Jasmine, a 3-year-old miniature dachshund, came home with us on Sunday, July 15 after a journey that traversed the country and brought her from a miserable existence to a very fluffy pillow.

Jasmine was purchased by a veterinarian who scoured dog auctions across multiple states, buying dogs that were breeders for puppy mills. The vet then brought the dogs, 49 in all, to the San Francisco Bay area to be treated for medical issues and adopted out to loving families. (You can read all about it on SFGate.) The various breeds were taken by a number of rescue organizations throughout the area, and were placed into foster homes until they could be spayed or neutered, treated for various health issues, and deemed fit for adoption.

I had been wanting to raise a dachshund for many years, but due to a very hectic work schedule, my husband and I decided to postpone raising a dog until we had enough time to devote to its care. When I finally decided to make a go at bootstrapping my own company (and working out of my home), we decided it was time to begin our search for a new member of the family. Then, my husband came upon the story about the puppy mill rescue dogs.

I called the vet that rescued the dogs, but we never connected. I found some dachshund rescue organizations, but never heard back from any of the volunteers. I finally started to scour PetFinder and found a very cute dachshund available for adoption. I called the contact for the dog and left a message. When she returned my call, she gave me the contact names of several of the fosters taking care of the puppy-mill dogs. I finally got in touch with one of them, and I went to her home to view the available animals.

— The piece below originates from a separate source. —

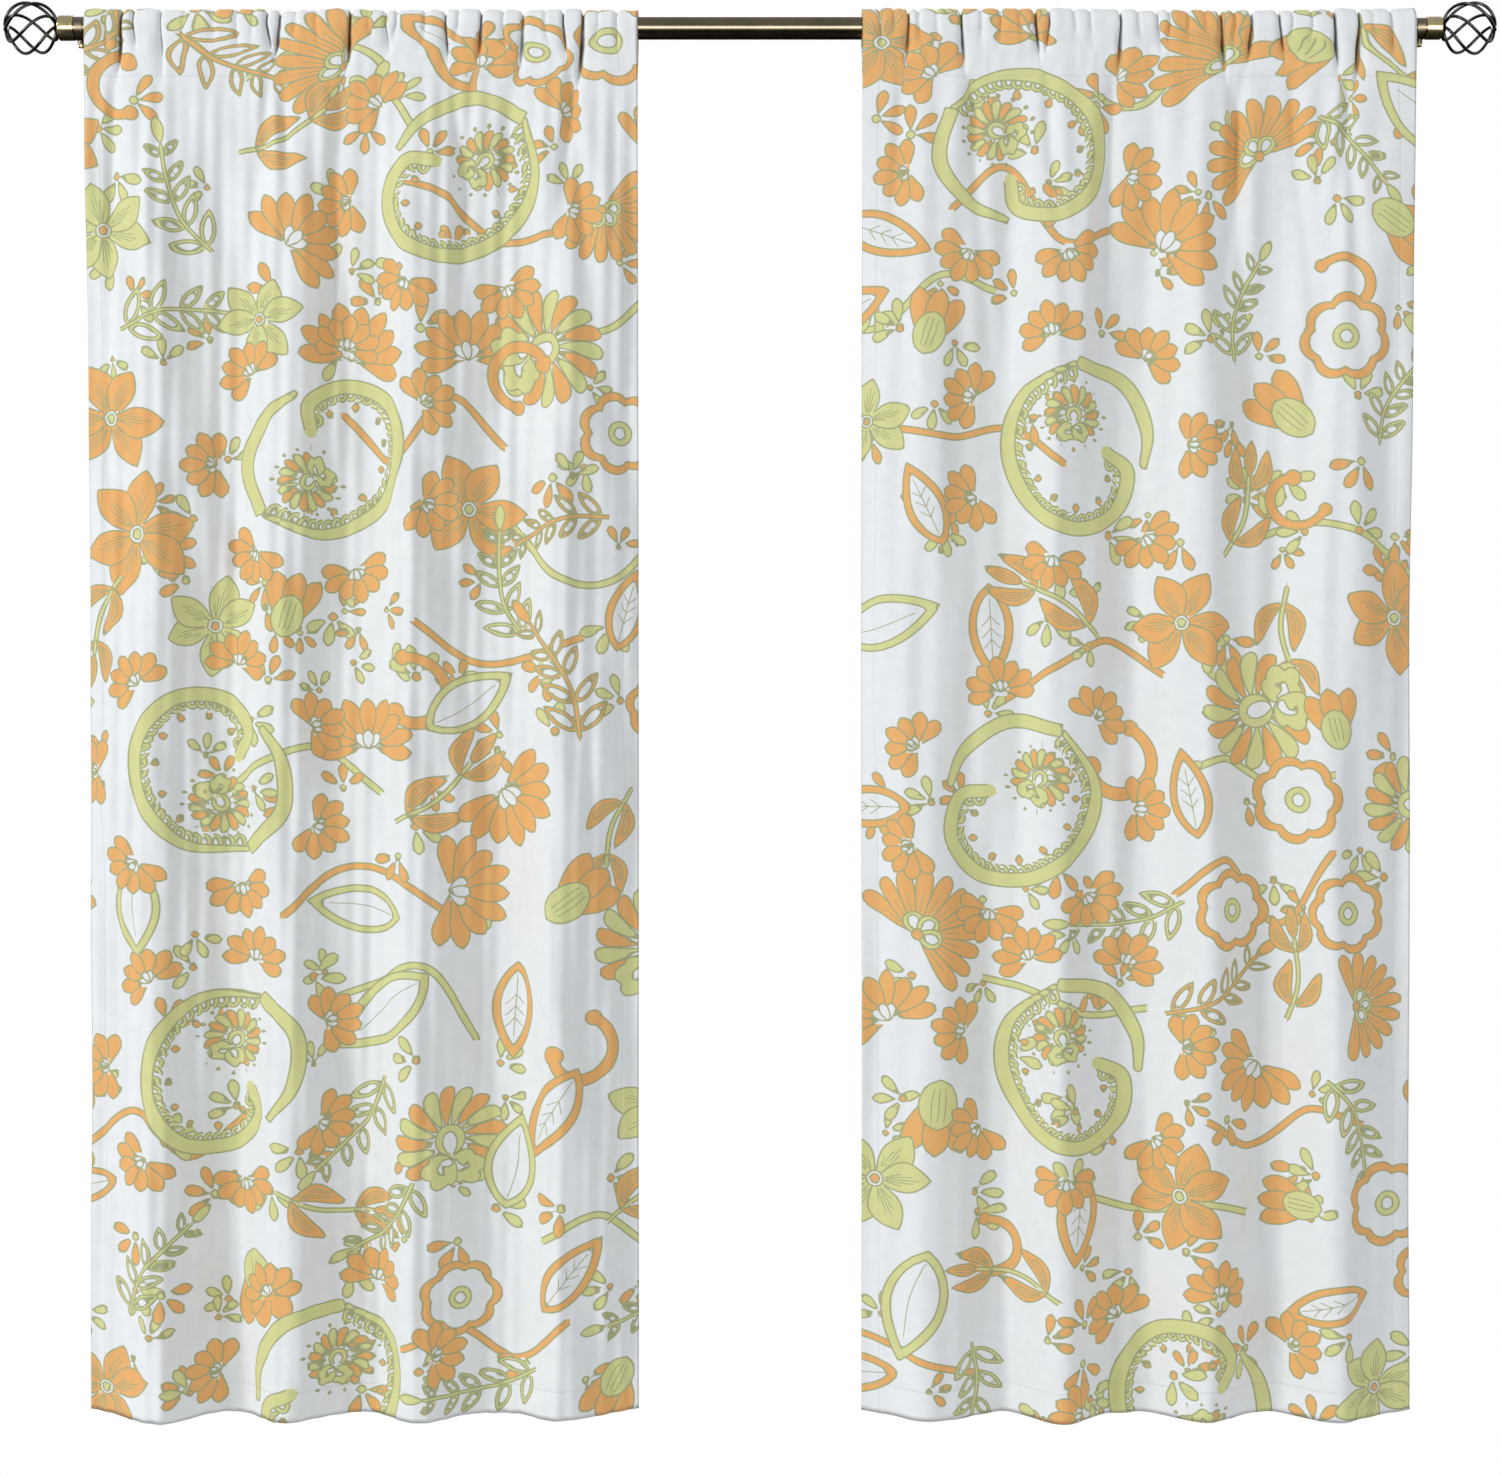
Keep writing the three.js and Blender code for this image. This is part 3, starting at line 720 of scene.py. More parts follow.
SET_BACK = 17.0  # millimetres that the hanging folds' middle lies behind the cloth's front at the rod
LOOP_SHARE = 1.2  # the cloth's length over the rod, as a share of half the tube's circumference
BACK_ROWS, FALL_ROWS = 25, 226
HEADER_START, HEADER_END, HEADER_STEP = 2.6, 130, 2.9
HEM_GAP, HEM_STEP = 1.0, 5.4  # millimetres between the hem's layers, and between its rows
DENSE_SAMPLES = 2200


class PanelShape:
    """Where each place of one panel's cloth hangs. All lengths are millimetres, from the rod's axis."""

    def __init__(self, side, settings):
        self.side = side
        low, high = panel_span(side)
        self.x_low = (low - ROD_CENTRE.x) / MM
        self.width = (high - low) / MM
        self.drop = (ROD_CENTRE.z - HEM_Z) / MM
        self.seam = (ROD_CENTRE.z - SEAM_Z) / MM
        self.depth = settings.fold_depth / MM
        self.pleat = settings.pleat_depth / MM
        self.rod = OUTER_TUBE_RADIUS / MM
        self.seed = 11 if side == "left" else 29
        places, phases = [0.0], [-0.8 * math.pi]
        forward, back = FORWARD_FOLDS[side], RECESSES[side]
        for k, place in enumerate(forward):
            places.append(place)
            phases.append(2 * math.pi * k)
            if k < len(back):
                places.append(back[k])
                phases.append(2 * math.pi * k + math.pi)
        places.append(self.width)
        phases.append(2 * math.pi * (len(forward) - 1) + 0.8 * math.pi)
        self.places, self.phases = np.array(places), np.array(phases)

    def pleats(self, u, z):
        """How far the gathers push the cloth in, as a share of the pleat depth. z is up from the axis."""
        total = np.zeros_like(u)
        down = np.maximum(0, -z)
        for place, share, length, lean in CREASES[self.side]:
            deeper = 1 + 0.9 * smoothstep(down, 8, 26)
            weight = share * deeper * (1 - smoothstep(down, 0.1 * length, 0.9 * length))
            x = u - place - lean * down / length
            # One flank of each gather is steep and the other lies back.
            flank = np.where(x * lean > 0, 1.3 + 0.02 * down, 2.4 + 0.06 * down)
            total += weight * (0.9 * np.exp(-np.abs(x / flank) ** 1.4) + 0.1 * np.exp(-(x / (4 * flank)) ** 2))
        return total

    def shade(self, u, path):
        """How deep in the gathers each place is, from 0 to 1, for the painted shade that darkens the cloth's colour
        there.
        """
        down = np.maximum(0, path)
        total = np.zeros_like(u)
        for place, share, length, lean in CREASES[self.side]:
            weight = max(0.0, 2.2 * share - 1.3) * (1 - smoothstep(down, 0.1 * length, 0.75 * length))
            x = (u - place - lean * down / length) / (1.3 + 0.012 * down)
            total = np.maximum(total, weight * np.exp(-x * x))
        return np.clip(total, 0, 1) * smoothstep(path, -30, -8)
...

“Holly” was an over-10-year-old dapple with a sweet disposition. She was mildly friendly, but still very skittish. I thought about adopting her, but I felt that I wanted a younger dog…more years to spend with the dog. Then, I saw “Orchid.” She was a very small short-haired dapple with one blue eye and one brown. She was very wary of strangers, and even when the foster “mom” put her in my lap, all she did was tremble. She had just whelped a litter six weeks before, and her puppies were happily frolicking in the yard. She was protective of the puppies, but other than that, she seemed to show no interest in anything else.

We were a little hesitant about adopting “Orchid.” She wasn’t socialized at all. She was afraid of people. She wasn’t housebroken. But something about her tugged at my heart, and we decided to move forward with the adoption.